RZ: That song started out much funnier. As Melanie and I reworked that song, you know, we realized that we should take it in a different direction. And again, not just us saying this to people, but hearing this from people. That’s the attempt, anyway, to write a song that ministers to that emotional need.

And the same with “DWB.” If you want to write a song about Black Lives Matter from the point of view of an admittedly Left Coast white suburban snowflake like myself, what is the best way into that subject matter that truly allies you with the cause, the real cause of that? I found myself increasingly frustrated and angry and confused about the response of America to Black men, in particular, being killed on the streets.

JS: We should point out that the song wasn’t just written yesterday.
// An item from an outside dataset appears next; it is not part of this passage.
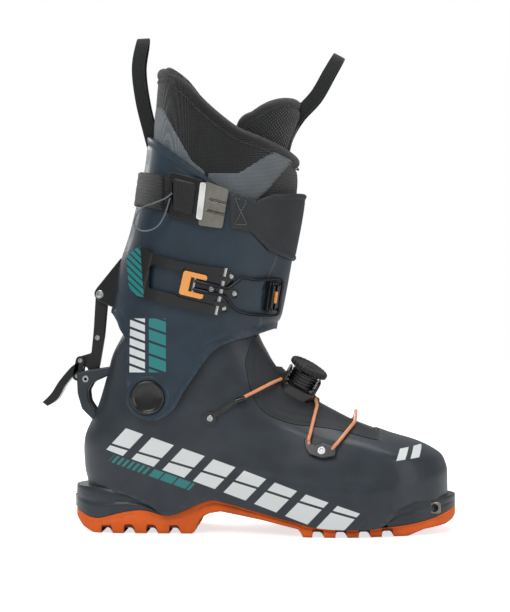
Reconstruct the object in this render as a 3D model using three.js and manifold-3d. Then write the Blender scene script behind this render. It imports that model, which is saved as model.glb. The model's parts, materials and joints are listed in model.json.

It wasn’t just in response to George Floyd.

RZ: No, certainly not. It goes back to Trayvon Martin and Eric Garner and before that. So there are references in there to all of those things. But I tried to keep it broad enough to make the phenomenon the thing we’re talking about, not only a particular incident.

DWB

https://bit.ly/3ff9hlu

I pulled you over
cause you were speeding
Do you know how black you were going?
I had you clocked at fifty miles per black
In a forty-five blacks per hour zone

I’ll be right black
When I’ve run your license
Just sit black and re-blax

Step out of the vehicle, son
Come with me
Gonna book you on a DWB

You put your hands up
So, naturally
I thought you had a gun up there
Hidden somewhere in mid-air

And you said, “Don’t shoot”
You tried to flee
Which I took as an attack
And shot you five times in the back

I chased you down cause
You had a pocket knife
I thought you might be joining the Swiss Army

Or stealing Skittles
Or passing twenties
Or otherwise compromising Western Civilization

Oh you can’t breathe
No you can’t breathe
You can’t breathe, you can’t breathe

That’s what they all say
Come quietly
I’ll book you on a DOA-WB

(Words and music, © 2014 by Roy Zimmerman)
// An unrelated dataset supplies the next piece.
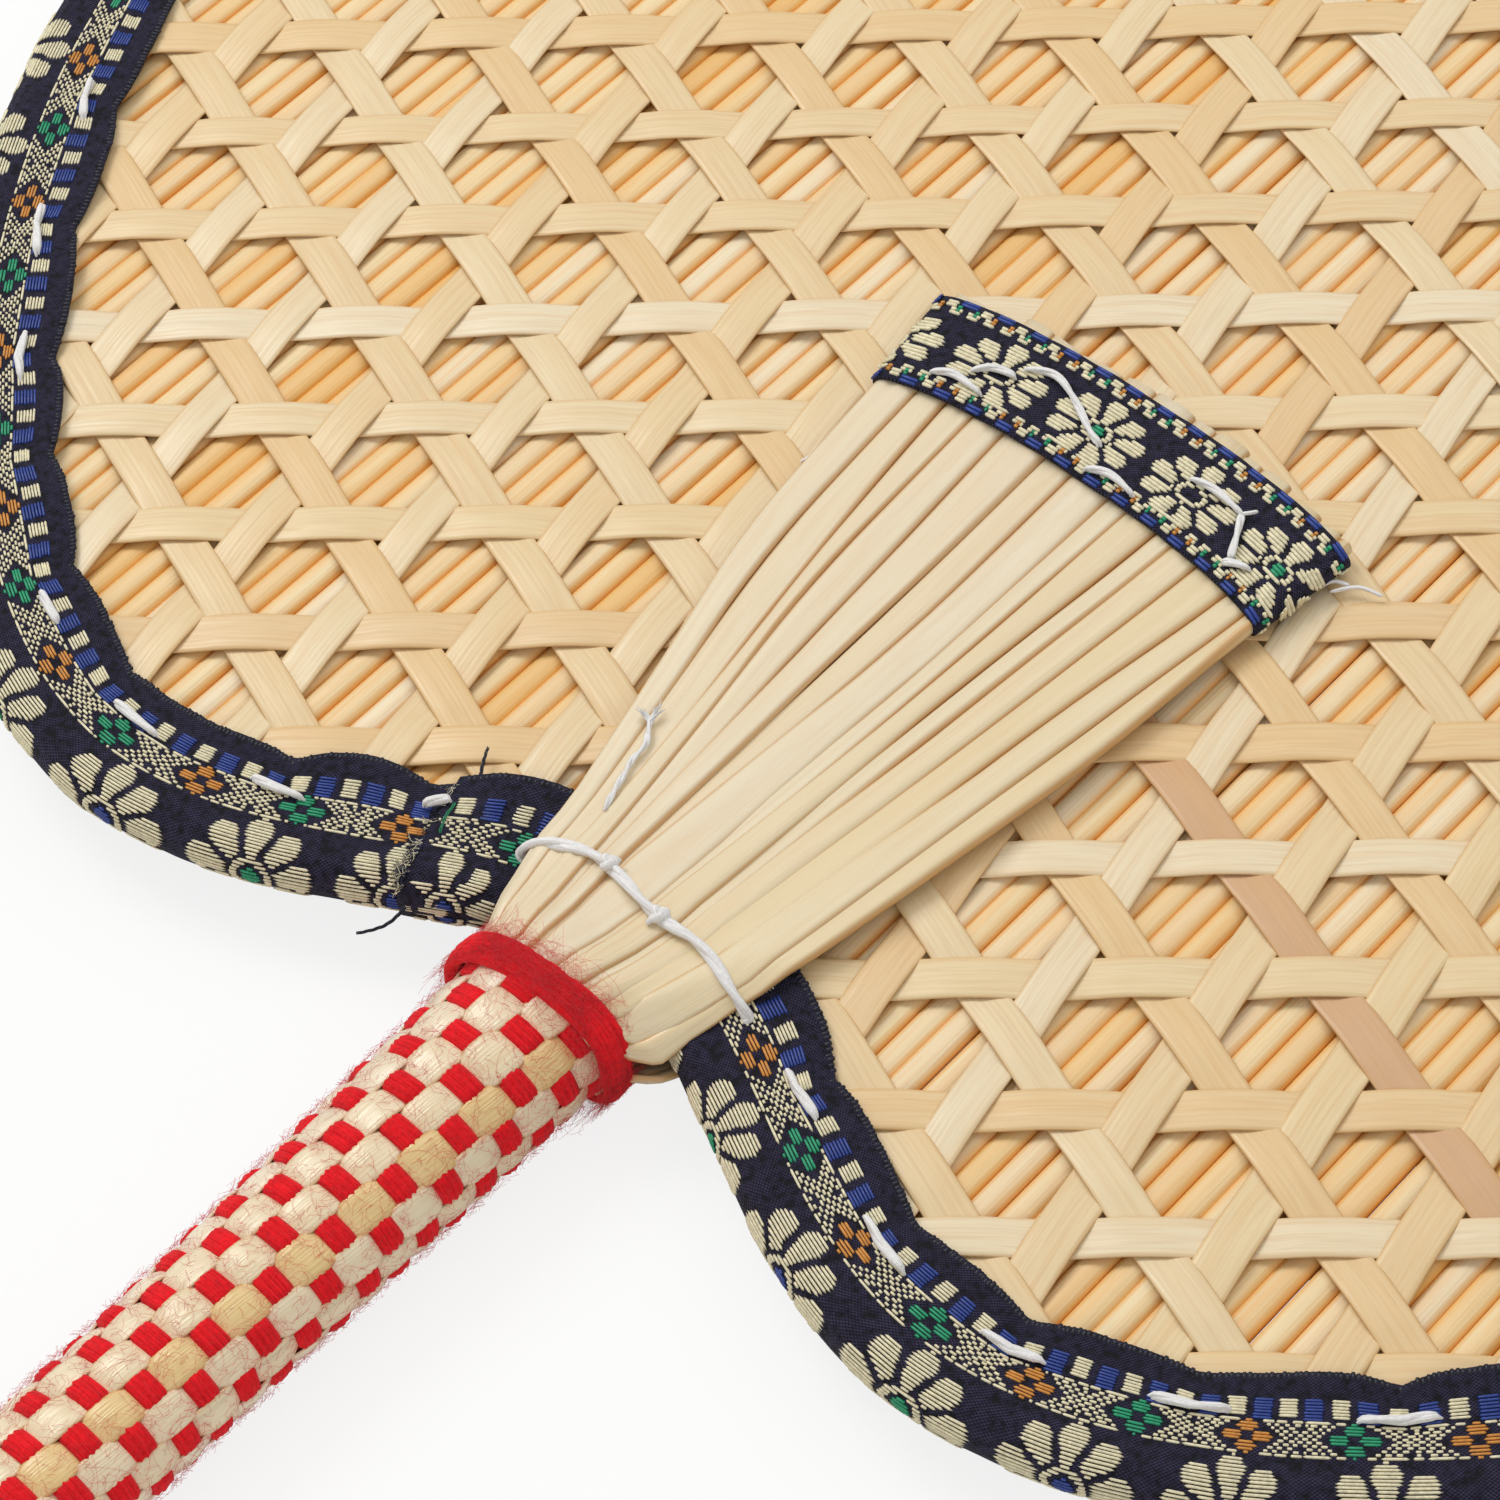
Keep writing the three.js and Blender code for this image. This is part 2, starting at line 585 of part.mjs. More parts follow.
// The woven grip: a tube whose face rises where a straw crosses over the yarn and falls where it
// dives beneath it, column by column and row by row, while the columns wind slowly round it
function wovenGrip() {
  const around = GRIP_COLUMNS * 2;
  const innerHalfWidth = WAIST_WIDTH / 2 - GRIP_WALL;
  const innerHalfDepth = WAIST_DEPTH / 2 - GRIP_WALL;
  const middle = (GRIP_TOP + GRIP_BOTTOM) / 2;
  const turnAt = (y) => THREE.MathUtils.degToRad(GRIP_TURN_DEG) * (middle - y) / (GRIP_TOP - GRIP_BOTTOM);
  const rows = Math.floor((GRIP_TOP - GRIP_BOTTOM) / GRIP_ROW_PITCH) - 1;
  const margin = (GRIP_TOP - GRIP_BOTTOM - (rows - 1) * GRIP_ROW_PITCH) / 2;
  const innerRing = (y) => ovalRing(y, innerHalfWidth, innerHalfDepth, GRIP_ROUNDNESS, around);
  const outerRing = (y, isFloat) => {
    const full = ovalRing(y, ...gripHalf(y), GRIP_ROUNDNESS, around, turnAt(y));
    return full.map((point, i) => {
      const length = Math.hypot(point.x, point.z);
      const scale = isFloat(i) ? 1 : (length - FLOAT_RISE) / length;
      return new THREE.Vector3(point.x * scale, y, point.z * scale);
    });
  };
  const nowhere = () => false;
  const rings = [innerRing(GRIP_BOTTOM), outerRing(GRIP_BOTTOM, nowhere)];
  for (let row = 0; row < rows; row += 1) {
    const y = GRIP_BOTTOM + margin + row * GRIP_ROW_PITCH;
    rings.push(outerRing(y, (i) => i % 2 === 0 && (i / 2 + row) % 2 === 0));
  }
  rings.push(outerRing(GRIP_TOP, nowhere));
  rings.push(innerRing(GRIP_TOP));
  return loft(rings, { closed: true });
}

function twoDigits(number) {
  return String(number + 1).padStart(2, '0');
}

addPiece('straw_core', strawMat(), MAT_STRAW);
addPiece('front_weave', splintNet(1), SPLINT);
addPiece('back_weave', splintNet(-1), SPLINT);
addPiece('edge_ribbon', edgeRibbon(), RIBBON);
for (const [side, face] of [['front', 1], ['back', -1]]) {
  for (let i = 0; i < SPRAY_STRAWS; i += 1) {
    addPiece(`${side}_straw_${twoDigits(i)}`, sprayStraw(i, face), STRAW);
  }
  addPiece(`${side}_band`, sprayBand(face), RIBBON);
  addPiece(`${side}_tie`, tieThread(face), THREAD);
}
addPiece('handle_core', handleCore(), STRAW);
addPiece('woven_grip', wovenGrip(), STRAW);
const neckWidth = NECK_HALF_WIDTH + COLLAR_EASE;
addPiece('upper_collar', yarnCollar(COLLAR_Y, neckWidth, COLLAR_INNER_DEPTH, COLLAR_SQUARENESS), YARN);
const footWidth = CORE_FOOT_WIDTH / 2 + GAP;
const footDepth = CORE_FOOT_DEPTH / 2 + GAP;
addPiece('lower_collar', yarnCollar(LOWER_COLLAR_Y, footWidth, footDepth, GRIP_ROUNDNESS), YARN);

export default fan;
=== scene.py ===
# %% [markdown]
# # A woven straw hand fan
# The fan is basketwork: a mat of straws between two open nets of bamboo splints, a patterned ribbon folded
# over the edge, and a handle of straws woven with red yarn. Its straws spread over both faces of the blade.
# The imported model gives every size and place. This lesson dresses it, piece by piece, in metres.

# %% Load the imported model
import json
import math

import bpy
import numpy as np
from mathutils import Matrix, Vector

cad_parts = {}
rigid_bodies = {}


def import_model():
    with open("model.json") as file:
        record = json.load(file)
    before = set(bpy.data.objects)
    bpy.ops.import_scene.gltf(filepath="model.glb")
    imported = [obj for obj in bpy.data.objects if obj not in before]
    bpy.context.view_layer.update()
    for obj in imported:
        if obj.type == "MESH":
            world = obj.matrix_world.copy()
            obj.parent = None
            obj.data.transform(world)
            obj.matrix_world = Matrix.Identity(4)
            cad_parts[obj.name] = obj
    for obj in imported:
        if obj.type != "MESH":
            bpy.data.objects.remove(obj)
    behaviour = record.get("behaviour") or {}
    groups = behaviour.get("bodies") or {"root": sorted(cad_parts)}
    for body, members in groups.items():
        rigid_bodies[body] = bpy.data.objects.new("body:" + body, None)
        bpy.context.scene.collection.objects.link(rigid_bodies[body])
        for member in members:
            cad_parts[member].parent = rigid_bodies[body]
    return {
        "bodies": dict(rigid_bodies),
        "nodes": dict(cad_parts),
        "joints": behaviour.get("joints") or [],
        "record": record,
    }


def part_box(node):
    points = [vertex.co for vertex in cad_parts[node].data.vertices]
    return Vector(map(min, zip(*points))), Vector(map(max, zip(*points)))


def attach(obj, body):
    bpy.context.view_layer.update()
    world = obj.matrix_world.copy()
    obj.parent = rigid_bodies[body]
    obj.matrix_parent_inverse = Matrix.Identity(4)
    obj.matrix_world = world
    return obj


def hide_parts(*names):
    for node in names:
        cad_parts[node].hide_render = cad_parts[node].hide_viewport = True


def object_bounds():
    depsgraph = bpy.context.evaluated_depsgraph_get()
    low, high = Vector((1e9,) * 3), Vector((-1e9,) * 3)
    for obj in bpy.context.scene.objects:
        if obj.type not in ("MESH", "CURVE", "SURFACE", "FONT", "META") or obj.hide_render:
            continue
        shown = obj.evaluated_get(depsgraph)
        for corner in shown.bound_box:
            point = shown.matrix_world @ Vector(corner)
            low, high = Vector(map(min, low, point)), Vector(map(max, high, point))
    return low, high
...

RZ: The other point about that, Jack, that relates to the theatricality of the songs, is that we believe that a song should go someplace and that’s not, say, what a pop song calls for. I mean, you can write a great pop song and you’ve expressed a single thought well over the course of three and a half minutes, but these songs—and theatrical songs in general—should end up in a different place from where they started: they should get funnier, they should get angrier. They should take you someplace that you weren’t when you began the song.
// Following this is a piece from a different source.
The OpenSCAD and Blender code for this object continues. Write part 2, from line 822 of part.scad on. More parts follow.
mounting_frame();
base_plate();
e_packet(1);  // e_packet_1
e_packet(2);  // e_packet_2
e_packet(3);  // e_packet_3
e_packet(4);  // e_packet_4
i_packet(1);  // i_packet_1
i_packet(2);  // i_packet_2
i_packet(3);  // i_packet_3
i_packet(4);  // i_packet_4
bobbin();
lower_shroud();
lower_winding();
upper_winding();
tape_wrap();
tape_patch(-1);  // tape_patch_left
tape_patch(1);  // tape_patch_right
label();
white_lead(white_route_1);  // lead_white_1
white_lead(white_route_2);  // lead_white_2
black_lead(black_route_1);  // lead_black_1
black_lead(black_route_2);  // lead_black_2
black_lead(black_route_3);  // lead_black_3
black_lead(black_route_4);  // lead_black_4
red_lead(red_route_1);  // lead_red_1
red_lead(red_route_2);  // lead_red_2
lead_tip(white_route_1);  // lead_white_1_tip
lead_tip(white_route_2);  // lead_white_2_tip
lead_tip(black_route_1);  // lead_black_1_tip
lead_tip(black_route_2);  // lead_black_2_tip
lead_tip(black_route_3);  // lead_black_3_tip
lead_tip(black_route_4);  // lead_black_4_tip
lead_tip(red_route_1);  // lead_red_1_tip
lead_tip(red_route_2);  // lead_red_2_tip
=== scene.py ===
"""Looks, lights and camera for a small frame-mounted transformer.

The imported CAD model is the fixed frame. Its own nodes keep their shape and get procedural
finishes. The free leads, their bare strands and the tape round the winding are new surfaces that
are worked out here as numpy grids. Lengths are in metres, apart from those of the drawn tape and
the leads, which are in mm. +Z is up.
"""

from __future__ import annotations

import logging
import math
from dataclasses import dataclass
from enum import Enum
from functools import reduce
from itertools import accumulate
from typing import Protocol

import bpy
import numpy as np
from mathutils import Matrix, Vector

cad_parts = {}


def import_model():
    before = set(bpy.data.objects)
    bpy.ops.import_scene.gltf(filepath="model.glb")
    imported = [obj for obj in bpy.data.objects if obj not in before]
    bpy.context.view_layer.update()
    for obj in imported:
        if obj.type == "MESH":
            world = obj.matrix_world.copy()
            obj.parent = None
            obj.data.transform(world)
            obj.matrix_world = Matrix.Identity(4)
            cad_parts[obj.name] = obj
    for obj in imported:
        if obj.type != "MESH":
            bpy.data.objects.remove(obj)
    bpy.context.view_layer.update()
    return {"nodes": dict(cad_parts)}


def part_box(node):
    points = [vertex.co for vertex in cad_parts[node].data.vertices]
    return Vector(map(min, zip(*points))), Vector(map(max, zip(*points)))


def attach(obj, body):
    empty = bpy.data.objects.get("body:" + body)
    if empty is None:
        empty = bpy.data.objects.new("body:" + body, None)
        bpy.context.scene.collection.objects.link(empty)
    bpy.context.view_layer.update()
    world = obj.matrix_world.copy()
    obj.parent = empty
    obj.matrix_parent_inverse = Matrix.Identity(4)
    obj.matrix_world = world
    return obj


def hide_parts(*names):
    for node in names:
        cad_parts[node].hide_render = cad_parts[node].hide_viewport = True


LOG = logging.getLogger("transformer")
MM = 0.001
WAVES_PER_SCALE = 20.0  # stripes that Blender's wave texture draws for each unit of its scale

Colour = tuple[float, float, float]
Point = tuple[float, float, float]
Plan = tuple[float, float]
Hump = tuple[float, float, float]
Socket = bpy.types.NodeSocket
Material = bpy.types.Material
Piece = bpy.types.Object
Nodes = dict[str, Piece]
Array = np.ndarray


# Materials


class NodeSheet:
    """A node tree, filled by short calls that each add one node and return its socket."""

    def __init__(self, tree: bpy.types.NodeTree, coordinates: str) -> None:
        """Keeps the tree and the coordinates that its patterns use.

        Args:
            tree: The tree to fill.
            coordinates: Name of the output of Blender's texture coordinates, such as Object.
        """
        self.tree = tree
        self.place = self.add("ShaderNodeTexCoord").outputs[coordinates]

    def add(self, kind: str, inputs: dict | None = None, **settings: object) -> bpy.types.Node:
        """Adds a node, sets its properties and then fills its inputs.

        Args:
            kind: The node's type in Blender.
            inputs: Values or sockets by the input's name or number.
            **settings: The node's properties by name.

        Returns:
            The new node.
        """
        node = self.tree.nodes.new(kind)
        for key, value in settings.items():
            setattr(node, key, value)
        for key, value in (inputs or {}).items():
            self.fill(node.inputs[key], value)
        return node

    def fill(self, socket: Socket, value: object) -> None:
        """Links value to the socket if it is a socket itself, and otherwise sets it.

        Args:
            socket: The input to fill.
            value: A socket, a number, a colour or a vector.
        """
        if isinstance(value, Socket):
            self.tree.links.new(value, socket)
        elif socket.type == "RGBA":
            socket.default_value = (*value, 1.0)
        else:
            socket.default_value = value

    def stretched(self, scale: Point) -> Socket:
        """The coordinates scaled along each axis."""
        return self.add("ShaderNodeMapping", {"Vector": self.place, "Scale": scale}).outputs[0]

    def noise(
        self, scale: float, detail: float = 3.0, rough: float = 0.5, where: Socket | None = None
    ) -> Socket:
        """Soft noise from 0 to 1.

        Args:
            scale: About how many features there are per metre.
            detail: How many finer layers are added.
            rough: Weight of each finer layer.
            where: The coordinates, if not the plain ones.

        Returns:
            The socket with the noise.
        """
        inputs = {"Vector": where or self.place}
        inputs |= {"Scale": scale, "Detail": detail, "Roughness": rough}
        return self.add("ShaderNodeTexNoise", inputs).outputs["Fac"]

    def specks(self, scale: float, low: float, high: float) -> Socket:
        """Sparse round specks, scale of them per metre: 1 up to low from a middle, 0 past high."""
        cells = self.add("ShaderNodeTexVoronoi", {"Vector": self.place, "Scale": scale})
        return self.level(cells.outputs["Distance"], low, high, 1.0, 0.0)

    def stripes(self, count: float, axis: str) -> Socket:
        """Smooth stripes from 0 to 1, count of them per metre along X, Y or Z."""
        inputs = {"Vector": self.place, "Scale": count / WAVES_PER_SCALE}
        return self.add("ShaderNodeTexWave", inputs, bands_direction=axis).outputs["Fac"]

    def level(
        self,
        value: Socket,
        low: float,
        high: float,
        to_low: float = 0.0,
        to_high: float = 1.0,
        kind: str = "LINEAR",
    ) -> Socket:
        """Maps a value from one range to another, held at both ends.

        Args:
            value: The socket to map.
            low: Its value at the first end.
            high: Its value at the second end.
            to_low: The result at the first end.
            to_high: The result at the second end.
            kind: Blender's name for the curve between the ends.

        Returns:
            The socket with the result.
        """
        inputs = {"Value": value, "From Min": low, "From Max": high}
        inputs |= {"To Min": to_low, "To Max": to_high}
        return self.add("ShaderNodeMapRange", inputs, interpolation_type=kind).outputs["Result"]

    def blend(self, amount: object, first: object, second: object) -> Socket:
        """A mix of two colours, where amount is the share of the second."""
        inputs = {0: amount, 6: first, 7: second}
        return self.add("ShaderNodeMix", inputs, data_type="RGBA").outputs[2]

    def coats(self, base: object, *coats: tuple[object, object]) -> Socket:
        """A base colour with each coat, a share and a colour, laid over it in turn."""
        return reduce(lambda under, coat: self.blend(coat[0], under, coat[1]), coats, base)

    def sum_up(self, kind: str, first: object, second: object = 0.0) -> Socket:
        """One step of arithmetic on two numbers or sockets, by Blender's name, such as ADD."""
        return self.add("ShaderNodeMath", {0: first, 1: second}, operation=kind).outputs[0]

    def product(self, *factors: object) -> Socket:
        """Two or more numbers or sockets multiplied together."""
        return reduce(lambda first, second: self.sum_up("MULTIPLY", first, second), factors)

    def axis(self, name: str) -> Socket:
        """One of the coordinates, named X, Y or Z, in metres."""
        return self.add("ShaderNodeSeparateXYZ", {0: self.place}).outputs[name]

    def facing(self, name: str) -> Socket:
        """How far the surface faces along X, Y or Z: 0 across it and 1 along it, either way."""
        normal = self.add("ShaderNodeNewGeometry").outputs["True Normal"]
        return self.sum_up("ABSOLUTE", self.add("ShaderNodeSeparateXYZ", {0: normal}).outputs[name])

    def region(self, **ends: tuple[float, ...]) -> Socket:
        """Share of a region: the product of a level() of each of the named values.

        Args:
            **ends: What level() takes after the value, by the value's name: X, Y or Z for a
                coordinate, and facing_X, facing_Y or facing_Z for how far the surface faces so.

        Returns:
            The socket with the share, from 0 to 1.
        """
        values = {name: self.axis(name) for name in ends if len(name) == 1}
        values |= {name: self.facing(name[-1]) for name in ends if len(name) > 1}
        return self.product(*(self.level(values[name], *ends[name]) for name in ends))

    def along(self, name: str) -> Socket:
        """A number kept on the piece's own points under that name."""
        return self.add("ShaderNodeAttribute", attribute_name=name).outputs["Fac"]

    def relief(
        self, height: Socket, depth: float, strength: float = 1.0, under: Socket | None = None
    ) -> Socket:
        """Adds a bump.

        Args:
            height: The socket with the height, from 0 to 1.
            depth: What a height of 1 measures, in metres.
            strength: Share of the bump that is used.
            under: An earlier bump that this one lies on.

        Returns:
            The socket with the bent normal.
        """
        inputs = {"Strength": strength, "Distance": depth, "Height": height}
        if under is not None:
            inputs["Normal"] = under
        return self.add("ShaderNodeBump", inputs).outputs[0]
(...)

JS: What a wonderful lesson for songwriters. That’s fantastic. Is there anything else you’d like to add, Roy?

RZ: Yes, I want to add a word about Anne Feeney who passed away the other day. We lost her to COVID-19 unfortunately. She’s was an amazing spirit, an amazing activist, an amazing songwriter, and a real light in this world. And so I want to just mention that she covered a song of ours called “Defenders of Marriage” (https://bit.ly/3oPTOMc), a song written now twenty-something odd years ago about marriage equality. Well, there’s a question that often comes up: Does your satire change anybody’s mind? Well, you know, nobody wants their mind changed—but it did happen, and it’s amazing when it does. Anne often used to tell a story about changing minds with that song. Somebody was really razzing her during her performance of it, not accepting the song’s premise. But a couple of months later, he came up to her and said, “You know, I’ve thought about your song, and it changed my mind.” So we loved hearing that.

JS: That’s wonderful. Anything else?

RZ: Just please go to our internet website https://www.RoyZimmerman.com and check out these new virtual shows. You can sign up for the mailing list, which is a good way to know about new songs that we’re doing and new videos that might involve your participation. You could actually send in a video clip and be part of this juggernaut that we call virtual singing videos.

JS: Fantastic. Well, Roy Zimmerman, COVID-19 or not, Donald Trump or not, I suspect you’ll be around for a long while more. As you once said, “As long as there’s poverty, war, bigotry, ignorance, greed, lust, and paranoia,… I’ve got a career!” It’s been a pleasure speaking with you. Thanks so much, Roy.

RZ: You bet, Jack. Thank you very much.